→ Task to carry out
Go through the entries below and pick out every line with "from".

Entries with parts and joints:
------------------------
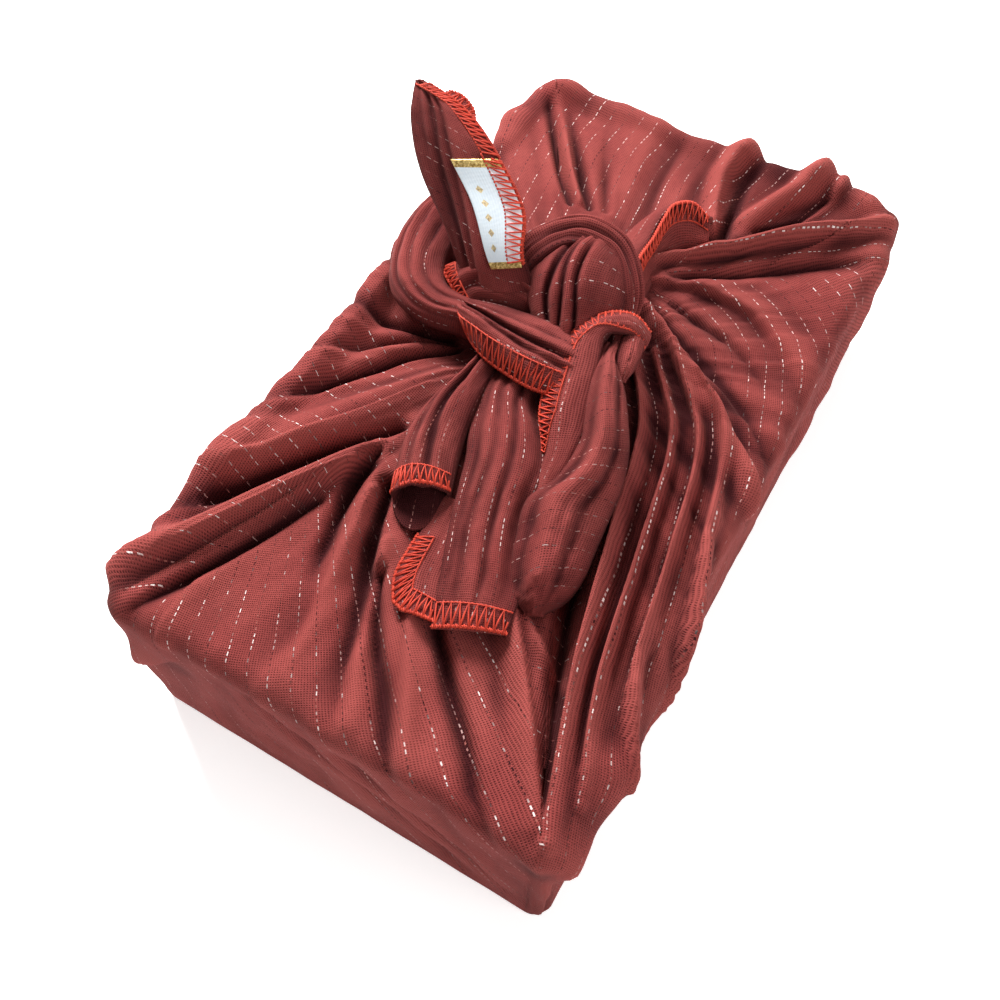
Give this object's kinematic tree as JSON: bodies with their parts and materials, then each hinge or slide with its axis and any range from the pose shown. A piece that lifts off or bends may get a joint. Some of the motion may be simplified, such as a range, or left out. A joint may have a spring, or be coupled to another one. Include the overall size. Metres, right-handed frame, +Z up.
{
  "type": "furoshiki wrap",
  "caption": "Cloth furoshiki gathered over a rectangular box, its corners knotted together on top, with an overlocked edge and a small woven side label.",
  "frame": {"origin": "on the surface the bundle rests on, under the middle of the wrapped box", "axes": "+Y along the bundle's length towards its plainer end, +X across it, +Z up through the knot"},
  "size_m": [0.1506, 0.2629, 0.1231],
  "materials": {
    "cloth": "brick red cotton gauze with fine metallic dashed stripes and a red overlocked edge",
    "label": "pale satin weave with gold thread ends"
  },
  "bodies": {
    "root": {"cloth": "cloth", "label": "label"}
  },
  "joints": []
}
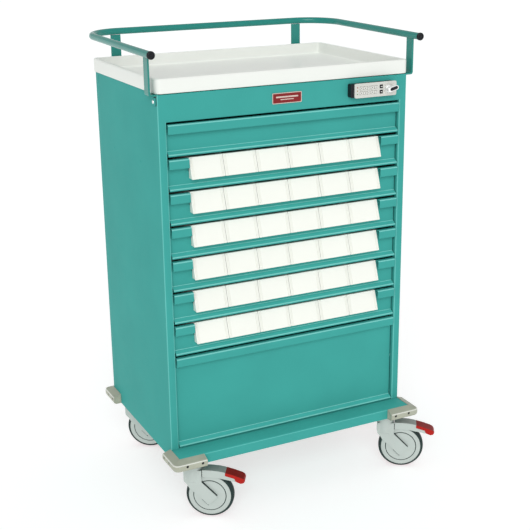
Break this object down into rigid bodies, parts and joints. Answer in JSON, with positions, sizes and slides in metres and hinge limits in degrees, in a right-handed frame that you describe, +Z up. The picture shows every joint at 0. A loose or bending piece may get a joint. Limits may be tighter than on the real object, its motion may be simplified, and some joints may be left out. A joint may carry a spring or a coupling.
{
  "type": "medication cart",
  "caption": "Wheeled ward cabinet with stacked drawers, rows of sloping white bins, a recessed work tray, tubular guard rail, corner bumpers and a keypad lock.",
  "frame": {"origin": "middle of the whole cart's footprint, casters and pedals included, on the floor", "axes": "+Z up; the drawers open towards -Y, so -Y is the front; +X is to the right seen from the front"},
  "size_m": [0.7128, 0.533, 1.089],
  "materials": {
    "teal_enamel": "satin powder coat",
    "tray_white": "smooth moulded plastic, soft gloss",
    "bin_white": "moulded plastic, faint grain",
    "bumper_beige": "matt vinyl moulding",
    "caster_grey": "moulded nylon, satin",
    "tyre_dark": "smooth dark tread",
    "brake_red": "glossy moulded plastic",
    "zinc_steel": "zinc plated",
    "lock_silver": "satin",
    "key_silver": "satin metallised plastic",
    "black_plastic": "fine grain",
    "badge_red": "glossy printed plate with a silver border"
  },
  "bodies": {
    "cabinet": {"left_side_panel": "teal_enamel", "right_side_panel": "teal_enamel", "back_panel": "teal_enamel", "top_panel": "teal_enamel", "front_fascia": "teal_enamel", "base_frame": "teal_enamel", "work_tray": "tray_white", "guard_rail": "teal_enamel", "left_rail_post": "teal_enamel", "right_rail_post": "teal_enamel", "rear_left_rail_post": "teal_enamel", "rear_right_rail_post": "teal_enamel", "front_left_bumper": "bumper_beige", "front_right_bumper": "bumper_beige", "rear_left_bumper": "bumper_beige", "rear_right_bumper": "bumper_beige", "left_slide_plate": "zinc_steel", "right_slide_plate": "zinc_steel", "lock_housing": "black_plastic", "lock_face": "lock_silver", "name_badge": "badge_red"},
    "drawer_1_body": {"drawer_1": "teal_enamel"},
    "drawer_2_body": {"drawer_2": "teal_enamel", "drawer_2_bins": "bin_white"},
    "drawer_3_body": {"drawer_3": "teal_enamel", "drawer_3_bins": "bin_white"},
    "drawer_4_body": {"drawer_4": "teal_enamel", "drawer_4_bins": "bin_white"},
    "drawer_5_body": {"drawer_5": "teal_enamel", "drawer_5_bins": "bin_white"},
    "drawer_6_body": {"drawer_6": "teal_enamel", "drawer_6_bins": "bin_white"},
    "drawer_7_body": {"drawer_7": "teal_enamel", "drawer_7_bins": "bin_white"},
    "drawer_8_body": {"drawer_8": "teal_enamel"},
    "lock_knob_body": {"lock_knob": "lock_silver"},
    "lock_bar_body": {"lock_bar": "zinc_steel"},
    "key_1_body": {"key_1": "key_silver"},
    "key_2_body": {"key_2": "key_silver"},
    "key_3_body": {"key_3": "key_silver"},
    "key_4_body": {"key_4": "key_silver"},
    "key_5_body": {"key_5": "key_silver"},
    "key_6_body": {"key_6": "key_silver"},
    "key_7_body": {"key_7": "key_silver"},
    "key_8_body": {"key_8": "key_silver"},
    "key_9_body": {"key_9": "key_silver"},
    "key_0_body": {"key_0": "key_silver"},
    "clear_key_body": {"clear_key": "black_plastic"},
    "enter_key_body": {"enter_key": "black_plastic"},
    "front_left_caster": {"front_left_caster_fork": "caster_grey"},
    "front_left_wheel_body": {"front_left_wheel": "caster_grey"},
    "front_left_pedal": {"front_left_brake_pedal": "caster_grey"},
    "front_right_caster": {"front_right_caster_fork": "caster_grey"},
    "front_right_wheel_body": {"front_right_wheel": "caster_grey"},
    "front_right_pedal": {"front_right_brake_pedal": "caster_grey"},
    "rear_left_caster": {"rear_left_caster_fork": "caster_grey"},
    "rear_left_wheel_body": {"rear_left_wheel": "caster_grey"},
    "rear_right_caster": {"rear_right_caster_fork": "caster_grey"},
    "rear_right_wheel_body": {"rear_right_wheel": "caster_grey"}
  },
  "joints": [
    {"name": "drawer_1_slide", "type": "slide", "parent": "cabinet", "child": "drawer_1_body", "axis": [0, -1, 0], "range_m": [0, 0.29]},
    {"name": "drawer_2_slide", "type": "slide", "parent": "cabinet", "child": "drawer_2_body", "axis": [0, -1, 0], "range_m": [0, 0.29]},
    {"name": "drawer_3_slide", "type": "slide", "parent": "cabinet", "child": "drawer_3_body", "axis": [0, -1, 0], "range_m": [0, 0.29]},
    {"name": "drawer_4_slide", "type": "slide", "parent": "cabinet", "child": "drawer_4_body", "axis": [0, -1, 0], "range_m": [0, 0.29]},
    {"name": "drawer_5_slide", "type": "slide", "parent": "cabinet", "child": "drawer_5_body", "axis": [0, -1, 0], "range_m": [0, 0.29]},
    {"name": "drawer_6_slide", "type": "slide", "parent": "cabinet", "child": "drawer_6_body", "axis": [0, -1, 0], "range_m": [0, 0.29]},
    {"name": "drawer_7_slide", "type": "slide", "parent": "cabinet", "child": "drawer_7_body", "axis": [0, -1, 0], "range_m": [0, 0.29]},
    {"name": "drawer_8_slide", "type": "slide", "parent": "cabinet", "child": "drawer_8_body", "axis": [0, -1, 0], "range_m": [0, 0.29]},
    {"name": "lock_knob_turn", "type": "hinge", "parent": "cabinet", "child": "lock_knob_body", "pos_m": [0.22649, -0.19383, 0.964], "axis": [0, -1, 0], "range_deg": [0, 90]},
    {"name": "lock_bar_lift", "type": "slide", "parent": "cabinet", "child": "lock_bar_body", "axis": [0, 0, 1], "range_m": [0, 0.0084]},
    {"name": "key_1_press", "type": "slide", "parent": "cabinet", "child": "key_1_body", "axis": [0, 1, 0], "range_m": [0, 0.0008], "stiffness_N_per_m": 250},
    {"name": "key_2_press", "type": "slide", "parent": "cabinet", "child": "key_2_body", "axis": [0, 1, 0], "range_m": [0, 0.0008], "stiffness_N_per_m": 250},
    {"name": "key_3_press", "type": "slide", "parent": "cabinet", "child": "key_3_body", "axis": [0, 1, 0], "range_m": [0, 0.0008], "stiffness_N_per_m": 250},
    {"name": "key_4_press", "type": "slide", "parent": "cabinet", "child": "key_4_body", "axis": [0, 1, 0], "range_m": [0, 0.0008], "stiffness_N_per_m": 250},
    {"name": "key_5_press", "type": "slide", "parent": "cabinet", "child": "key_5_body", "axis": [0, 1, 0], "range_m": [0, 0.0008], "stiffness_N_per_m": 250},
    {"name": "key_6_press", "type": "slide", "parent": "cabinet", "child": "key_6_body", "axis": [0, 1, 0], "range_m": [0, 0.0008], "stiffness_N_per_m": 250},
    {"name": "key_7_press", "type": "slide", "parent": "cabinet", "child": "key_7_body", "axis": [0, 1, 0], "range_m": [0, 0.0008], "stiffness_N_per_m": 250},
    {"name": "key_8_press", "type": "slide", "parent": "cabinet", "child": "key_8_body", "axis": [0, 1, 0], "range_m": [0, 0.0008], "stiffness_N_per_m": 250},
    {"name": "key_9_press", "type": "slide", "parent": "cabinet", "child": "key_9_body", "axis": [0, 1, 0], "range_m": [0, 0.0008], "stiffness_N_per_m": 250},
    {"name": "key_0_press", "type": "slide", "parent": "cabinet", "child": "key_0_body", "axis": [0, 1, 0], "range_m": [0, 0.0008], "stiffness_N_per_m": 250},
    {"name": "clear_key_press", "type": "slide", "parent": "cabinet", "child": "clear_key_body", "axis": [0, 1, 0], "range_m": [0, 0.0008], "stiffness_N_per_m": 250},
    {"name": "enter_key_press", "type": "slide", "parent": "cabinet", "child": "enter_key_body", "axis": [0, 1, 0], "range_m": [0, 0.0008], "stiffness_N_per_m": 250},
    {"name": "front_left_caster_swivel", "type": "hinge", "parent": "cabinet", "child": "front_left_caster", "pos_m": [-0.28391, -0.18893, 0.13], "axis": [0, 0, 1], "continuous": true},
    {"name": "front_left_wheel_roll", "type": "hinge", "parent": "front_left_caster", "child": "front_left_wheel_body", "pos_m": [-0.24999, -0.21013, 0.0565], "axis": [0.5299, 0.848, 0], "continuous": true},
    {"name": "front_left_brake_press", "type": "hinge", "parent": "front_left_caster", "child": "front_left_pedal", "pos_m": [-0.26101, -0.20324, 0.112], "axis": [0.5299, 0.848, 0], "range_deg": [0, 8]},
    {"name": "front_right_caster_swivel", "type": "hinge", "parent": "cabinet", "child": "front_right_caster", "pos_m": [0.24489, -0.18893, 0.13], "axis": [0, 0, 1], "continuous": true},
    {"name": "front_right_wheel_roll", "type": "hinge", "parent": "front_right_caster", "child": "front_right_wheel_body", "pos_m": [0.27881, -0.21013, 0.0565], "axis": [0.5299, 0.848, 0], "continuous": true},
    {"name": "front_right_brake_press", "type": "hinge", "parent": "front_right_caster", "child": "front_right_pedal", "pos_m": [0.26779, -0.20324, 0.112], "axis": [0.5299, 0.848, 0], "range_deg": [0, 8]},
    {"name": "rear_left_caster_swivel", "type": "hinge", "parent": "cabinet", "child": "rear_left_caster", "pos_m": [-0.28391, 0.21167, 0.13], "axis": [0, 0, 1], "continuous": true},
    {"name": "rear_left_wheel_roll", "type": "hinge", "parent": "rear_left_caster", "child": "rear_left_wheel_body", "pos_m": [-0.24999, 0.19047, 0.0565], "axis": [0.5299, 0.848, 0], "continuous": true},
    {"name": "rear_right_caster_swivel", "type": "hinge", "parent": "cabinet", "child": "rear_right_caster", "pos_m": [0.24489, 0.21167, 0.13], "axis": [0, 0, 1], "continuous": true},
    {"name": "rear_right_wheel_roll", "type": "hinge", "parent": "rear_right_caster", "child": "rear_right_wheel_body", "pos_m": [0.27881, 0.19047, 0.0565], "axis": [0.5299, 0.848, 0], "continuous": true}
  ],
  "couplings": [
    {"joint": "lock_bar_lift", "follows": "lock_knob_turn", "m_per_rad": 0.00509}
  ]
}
------------------------
→ Finished task
Give this object's kinematic tree as JSON: bodies with their parts and materials, then each hinge or slide with its axis and any range from the pose shown. A piece that lifts off or bends may get a joint. Some of the motion may be simplified, such as a range, or left out. A joint may have a spring, or be coupled to another one. Include the overall size. Metres, right-handed frame, +Z up.
  "frame": {"origin": "middle of the whole cart's footprint, casters and pedals included, on the floor", "axes": "+Z up; the drawers open towards -Y, so -Y is the front; +X is to the right seen from the front"},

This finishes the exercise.